Excerpt from a dataset:
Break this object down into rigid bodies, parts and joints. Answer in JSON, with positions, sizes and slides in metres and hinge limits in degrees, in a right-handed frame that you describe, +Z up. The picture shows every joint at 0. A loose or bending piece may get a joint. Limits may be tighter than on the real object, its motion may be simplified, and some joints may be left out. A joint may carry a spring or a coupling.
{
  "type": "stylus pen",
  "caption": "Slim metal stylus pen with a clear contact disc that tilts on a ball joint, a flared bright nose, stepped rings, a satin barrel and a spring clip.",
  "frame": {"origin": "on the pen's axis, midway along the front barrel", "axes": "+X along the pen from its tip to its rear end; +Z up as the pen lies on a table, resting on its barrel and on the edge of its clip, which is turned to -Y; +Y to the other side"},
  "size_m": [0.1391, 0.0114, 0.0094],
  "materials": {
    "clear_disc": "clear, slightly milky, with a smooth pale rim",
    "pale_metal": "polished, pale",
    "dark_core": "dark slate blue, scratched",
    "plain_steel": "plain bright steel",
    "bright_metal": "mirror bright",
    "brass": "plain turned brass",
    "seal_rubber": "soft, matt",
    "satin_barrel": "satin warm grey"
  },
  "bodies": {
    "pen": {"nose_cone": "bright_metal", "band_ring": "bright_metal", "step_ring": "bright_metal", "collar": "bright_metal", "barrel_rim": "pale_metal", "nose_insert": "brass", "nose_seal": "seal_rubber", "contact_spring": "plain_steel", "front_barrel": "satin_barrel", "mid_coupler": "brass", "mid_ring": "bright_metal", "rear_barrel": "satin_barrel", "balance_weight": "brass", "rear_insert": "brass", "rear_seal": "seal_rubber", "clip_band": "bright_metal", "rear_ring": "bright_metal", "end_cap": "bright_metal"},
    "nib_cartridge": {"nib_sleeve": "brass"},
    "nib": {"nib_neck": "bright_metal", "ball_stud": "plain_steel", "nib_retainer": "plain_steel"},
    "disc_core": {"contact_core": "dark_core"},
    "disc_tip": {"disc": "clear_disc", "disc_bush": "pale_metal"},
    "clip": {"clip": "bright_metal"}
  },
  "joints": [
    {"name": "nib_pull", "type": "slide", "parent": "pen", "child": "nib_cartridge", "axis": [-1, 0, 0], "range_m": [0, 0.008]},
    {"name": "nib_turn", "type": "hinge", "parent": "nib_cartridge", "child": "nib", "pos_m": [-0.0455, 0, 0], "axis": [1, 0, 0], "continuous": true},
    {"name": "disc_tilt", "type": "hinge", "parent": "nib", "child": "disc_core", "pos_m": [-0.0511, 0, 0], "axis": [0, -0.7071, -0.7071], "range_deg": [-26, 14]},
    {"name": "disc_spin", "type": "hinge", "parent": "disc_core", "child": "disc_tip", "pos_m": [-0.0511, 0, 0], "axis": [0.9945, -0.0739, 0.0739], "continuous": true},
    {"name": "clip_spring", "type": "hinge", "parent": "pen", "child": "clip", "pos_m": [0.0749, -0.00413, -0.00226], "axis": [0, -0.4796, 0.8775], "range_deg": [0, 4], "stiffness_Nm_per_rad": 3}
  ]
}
...
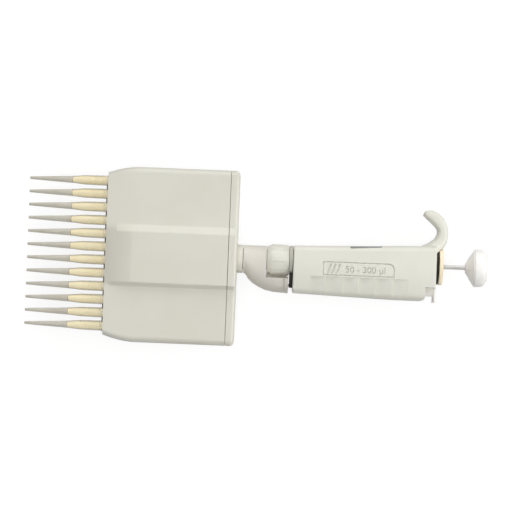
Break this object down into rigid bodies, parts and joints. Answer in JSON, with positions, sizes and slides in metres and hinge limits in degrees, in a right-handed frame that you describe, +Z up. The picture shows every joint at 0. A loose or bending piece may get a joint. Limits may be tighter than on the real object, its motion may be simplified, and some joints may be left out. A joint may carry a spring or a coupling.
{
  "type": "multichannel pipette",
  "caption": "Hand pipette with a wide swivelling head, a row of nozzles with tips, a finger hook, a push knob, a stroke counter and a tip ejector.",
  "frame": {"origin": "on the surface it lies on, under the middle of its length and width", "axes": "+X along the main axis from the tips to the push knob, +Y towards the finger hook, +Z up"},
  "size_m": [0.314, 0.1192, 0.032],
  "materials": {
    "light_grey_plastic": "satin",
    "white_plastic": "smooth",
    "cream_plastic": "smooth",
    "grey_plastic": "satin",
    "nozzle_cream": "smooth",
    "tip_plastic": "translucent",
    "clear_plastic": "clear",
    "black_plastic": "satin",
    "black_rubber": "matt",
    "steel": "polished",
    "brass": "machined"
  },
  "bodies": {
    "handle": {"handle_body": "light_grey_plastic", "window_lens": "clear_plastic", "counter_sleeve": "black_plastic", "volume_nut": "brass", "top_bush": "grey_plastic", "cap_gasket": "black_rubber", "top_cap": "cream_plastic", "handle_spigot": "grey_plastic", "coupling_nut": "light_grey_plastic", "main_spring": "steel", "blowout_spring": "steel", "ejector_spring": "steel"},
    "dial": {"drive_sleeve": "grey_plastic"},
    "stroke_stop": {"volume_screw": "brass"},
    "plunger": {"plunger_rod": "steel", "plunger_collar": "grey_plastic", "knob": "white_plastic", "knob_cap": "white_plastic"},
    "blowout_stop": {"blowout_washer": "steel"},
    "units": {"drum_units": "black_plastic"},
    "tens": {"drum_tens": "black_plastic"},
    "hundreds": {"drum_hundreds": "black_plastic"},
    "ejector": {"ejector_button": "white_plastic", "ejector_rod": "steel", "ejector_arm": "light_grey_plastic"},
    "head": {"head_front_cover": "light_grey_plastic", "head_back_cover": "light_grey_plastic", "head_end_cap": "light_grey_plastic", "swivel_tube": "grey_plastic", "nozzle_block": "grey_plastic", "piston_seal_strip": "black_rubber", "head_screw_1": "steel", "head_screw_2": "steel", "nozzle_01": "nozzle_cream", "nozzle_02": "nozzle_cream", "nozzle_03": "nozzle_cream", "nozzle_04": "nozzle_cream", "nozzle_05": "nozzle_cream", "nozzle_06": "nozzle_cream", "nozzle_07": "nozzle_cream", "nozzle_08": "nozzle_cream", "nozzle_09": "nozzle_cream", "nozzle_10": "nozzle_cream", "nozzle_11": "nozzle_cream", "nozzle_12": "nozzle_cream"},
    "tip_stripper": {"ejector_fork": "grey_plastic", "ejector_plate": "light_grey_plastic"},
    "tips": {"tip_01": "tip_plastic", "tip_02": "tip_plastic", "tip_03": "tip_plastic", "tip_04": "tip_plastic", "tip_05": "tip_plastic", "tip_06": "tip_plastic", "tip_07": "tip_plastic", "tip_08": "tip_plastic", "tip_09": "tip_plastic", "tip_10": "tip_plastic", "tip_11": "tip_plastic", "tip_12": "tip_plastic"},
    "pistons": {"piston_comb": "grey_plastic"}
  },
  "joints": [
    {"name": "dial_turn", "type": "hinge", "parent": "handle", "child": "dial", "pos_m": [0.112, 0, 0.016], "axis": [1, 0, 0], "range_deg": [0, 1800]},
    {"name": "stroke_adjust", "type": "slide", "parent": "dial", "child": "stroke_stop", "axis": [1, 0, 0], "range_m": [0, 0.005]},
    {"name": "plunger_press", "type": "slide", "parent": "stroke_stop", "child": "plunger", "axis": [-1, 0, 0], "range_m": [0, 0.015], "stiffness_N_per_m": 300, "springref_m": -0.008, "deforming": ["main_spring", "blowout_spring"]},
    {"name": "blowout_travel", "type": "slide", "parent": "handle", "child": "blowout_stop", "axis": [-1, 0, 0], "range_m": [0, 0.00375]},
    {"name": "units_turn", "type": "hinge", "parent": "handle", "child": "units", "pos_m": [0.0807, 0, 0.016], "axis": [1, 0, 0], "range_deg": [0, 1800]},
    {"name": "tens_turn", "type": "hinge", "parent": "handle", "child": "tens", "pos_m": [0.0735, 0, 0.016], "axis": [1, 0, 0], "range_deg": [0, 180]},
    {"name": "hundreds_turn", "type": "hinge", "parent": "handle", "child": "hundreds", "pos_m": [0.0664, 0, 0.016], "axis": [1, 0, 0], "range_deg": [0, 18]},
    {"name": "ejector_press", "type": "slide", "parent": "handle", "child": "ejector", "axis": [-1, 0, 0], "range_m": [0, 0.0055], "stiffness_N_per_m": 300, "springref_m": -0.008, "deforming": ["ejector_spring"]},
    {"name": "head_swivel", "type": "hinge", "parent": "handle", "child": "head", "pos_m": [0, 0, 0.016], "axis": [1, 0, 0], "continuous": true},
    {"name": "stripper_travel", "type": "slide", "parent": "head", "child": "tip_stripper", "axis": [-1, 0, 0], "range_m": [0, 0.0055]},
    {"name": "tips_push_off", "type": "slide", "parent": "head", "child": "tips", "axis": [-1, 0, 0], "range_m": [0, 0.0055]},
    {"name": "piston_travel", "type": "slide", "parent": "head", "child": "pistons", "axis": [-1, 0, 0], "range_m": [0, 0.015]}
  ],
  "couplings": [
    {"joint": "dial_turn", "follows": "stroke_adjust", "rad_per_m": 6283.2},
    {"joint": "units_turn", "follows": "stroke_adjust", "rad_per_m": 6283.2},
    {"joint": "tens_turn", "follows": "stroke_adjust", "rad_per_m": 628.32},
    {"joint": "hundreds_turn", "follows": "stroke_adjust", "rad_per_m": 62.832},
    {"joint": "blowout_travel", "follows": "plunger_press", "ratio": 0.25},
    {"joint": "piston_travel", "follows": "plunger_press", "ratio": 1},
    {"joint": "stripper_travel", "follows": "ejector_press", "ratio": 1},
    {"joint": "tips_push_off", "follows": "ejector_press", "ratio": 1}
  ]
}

#### EXERCISE GOAL
Identify which lines contain the word "frame" and copy each one.

#### TASK SOLUTION
Break this object down into rigid bodies, parts and joints. Answer in JSON, with positions, sizes and slides in metres and hinge limits in degrees, in a right-handed frame that you describe, +Z up. The picture shows every joint at 0. A loose or bending piece may get a joint. Limits may be tighter than on the real object, its motion may be simplified, and some joints may be left out. A joint may carry a spring or a coupling.
  "frame": {"origin": "on the pen's axis, midway along the front barrel", "axes": "+X along the pen from its tip to its rear end; +Z up as the pen lies on a table, resting on its barrel and on the edge of its clip, which is turned to -Y; +Y to the other side"},
Break this object down into rigid bodies, parts and joints. Answer in JSON, with positions, sizes and slides in metres and hinge limits in degrees, in a right-handed frame that you describe, +Z up. The picture shows every joint at 0. A loose or bending piece may get a joint. Limits may be tighter than on the real object, its motion may be simplified, and some joints may be left out. A joint may carry a spring or a coupling.
  "frame": {"origin": "on the surface it lies on, under the middle of its length and width", "axes": "+X along the main axis from the tips to the push knob, +Y towards the finger hook, +Z up"},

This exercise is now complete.